In the current sociological climate, the rise of technology like deepfakes is especially worrying. Any jerk with loose morals could, in theory, rig up a facsimile of an important political figure or famous celebrity and have them say they eat babies or something, and because of how convincing they are, a lot of people could take that misinformation at face value. The importance of verifiable fact has never been so important, which is why it’s vital that we have a reliable means of sussing out deepfake photos and video.


Two researchers with Facebook, Xi Yin and Tal Hassner, working in conjunction with Michigan State University, have been working on exactly that: an AI program designed to not only detect and identify deepfake photo and video, but even trace it back to its source.

“Our method will facilitate deepfake detection and tracing in real-world settings, where the deepfake image itself is often the only information detectors have to work with,” the researchers said on Facebook’s blog.
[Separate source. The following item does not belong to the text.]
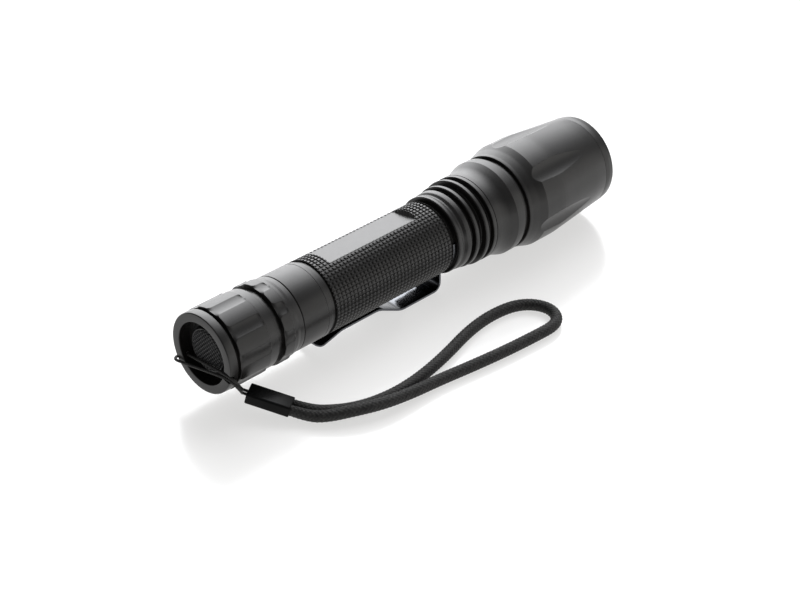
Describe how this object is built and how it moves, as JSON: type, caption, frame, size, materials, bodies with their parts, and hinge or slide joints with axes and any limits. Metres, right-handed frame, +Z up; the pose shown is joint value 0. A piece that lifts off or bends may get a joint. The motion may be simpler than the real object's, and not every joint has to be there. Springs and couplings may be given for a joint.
{
  "type": "tactical flashlight",
  "caption": "Black aluminium hand torch with sliding zoom head, cooling fins, knurled grip, fluted tail cap with push button, belt clip and wrist lanyard.",
  "frame": {"origin": "on the surface the torch rests on, below the middle of its length and its axis", "axes": "+X along the torch's axis, from the tail cap to the lens; +Z up; the belt clip is underneath and the lanyard lies on the -Y side"},
  "size_m": [0.2199, 0.0864, 0.0462],
  "materials": {
    "black_anodised_aluminium": "satin black anodised",
    "clip_steel": "glossy black coated spring steel",
    "button_rubber": "matt black, fine mesh texture",
    "seal_rubber": "smooth black",
    "cord_fabric": "fine black braid",
    "crimp_plastic": "glossy black",
    "lens_glass": "clear, polished",
    "cell_can": null,
    "brass_contact": "bright",
    "bright_steel": "bright wire and screws",
    "pill_aluminium": "bare turned",
    "board_laminate": "green laminate",
    "star_board": "white masked metal-core board",
    "component_plastic": "moulded dark grey",
    "switch_plastic": "moulded black",
    "wire_cover": "red wire cover",
    "led_phosphor": "yellow emitter",
    "led_silicone": "clear dome"
  },
  "bodies": {
    "torch": {"battery_tube": "black_anodised_aluminium", "finned_neck": "black_anodised_aluminium", "battery_rear": "cell_can", "battery_rear_terminal": "bright_steel", "battery_front": "cell_can", "battery_front_terminal": "bright_steel", "tail_o_ring": "seal_rubber", "front_contact": "brass_contact", "driver_board": "board_laminate", "driver_inductor": "component_plastic", "driver_chip": "component_plastic", "led_pill": "pill_aluminium", "led_leads": "wire_cover", "led_star_board": "star_board", "star_screws": "bright_steel", "led_package": "led_phosphor", "led_dome": "led_silicone", "head_stop_ring": "switch_plastic", "slide_o_ring": "seal_rubber"},
    "head": {"zoom_head": "black_anodised_aluminium", "lens": "lens_glass", "lens_gasket": "seal_rubber", "bezel_ring": "black_anodised_aluminium"},
    "tail": {"tail_cap": "black_anodised_aluminium", "boot_skirt": "seal_rubber", "switch_body": "switch_plastic", "switch_board": "board_laminate", "switch_retaining_ring": "pill_aluminium", "tail_spring": "bright_steel", "lanyard_thin_loop": "cord_fabric", "lanyard_crimp": "crimp_plastic", "lanyard_cord": "cord_fabric"},
    "button": {"switch_boot": "button_rubber", "switch_plunger": "switch_plastic"},
    "clip": {"clip_band": "clip_steel"},
    "arm": {"clip_arm": "clip_steel"}
  },
  "joints": [
    {"name": "head_zoom", "type": "slide", "parent": "torch", "child": "head", "axis": [1, 0, 0], "range_m": [0, 0.009]},
    {"name": "tail_off", "type": "slide", "parent": "torch", "child": "tail", "axis": [-1, 0, 0], "range_m": [0, 0.03]},
    {"name": "button_press", "type": "slide", "parent": "tail", "child": "button", "axis": [1, 0, 0], "range_m": [0, 0.0016], "stiffness_N_per_m": 1800, "springref_m": -0.001},
    {"name": "clip_turn", "type": "hinge", "parent": "torch", "child": "clip", "pos_m": [0.0135, 0, 0.0231], "axis": [1, 0, 0], "continuous": true},
    {"name": "clip_spring", "type": "hinge", "parent": "clip", "child": "arm", "pos_m": [0.0135, 0, 0.0043], "axis": [0, -1, 0], "range_deg": [0, 4], "stiffness_Nm_per_rad": 18, "springref_deg": -1.15}
  ]
}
As the researchers explain, digital photographs and videos have a certain “fingerprint” that makes them unique from all others. When someone uses those images and videos to create deepfakes, it creates “cracks” in the digital fingerprint, which their program can hone in on and identify, as well as trace the origin of.

“In digital photography, fingerprints are used to identify the digital camera used to produce an image,” the researchers explained. The unique fingerprints “can equally be used to identify the generative model that the image came from.”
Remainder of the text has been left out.